The idiomatic way to do this with Pandas is to use the .sample method of your data frame to sample all rows without replacement:

df.sample(frac=1)

The frac keyword argument specifies the fraction of rows to return in the random sample, so frac=1 means to return all rows (in random order).

Note: If you wish to shuffle your dataframe in-place and reset the index, you could do e.g.

df = df.sample(frac=1).reset_index(drop=True)

Here, specifying drop=True prevents .reset_index from creating a column containing the old index entries.

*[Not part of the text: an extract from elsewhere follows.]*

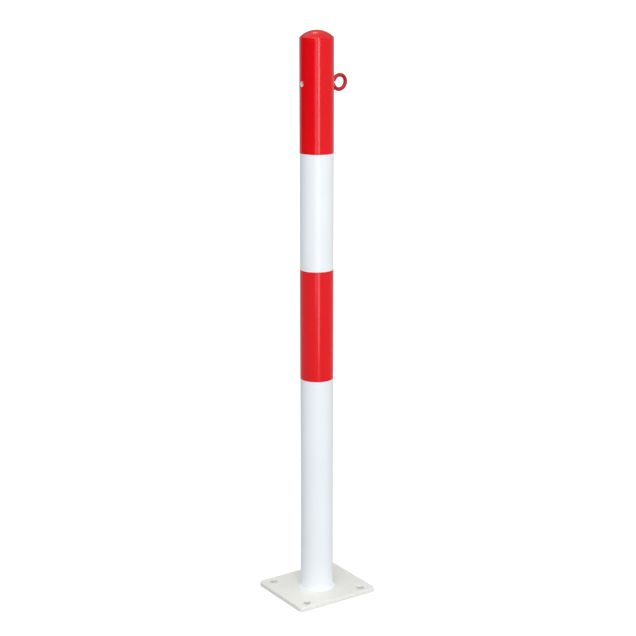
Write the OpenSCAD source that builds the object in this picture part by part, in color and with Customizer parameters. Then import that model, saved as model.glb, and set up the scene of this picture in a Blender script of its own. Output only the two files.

Follow-up note: Although it may not look like the above operation is in-place, python/pandas is smart enough not to do another malloc for the shuffled object. That is, even though the reference object has changed (by which I mean id(df_old) is not the same as id(df_new)), the underlying C object is still the same. To show that this is indeed the case, you could run a simple memory profiler:

$ python3 -m memory_profiler .\test.py Filename: .\test.py Line # Mem usage Increment Line Contents ================================================ 5 68.5 MiB 68.5 MiB @profile 6 def shuffle(): 7 847.8 MiB 779.3 MiB df = pd.DataFrame(np.random.randn(100, 1000000)) 8 847.9 MiB 0.1 MiB df = df.sample(frac=1).reset_index(drop=True)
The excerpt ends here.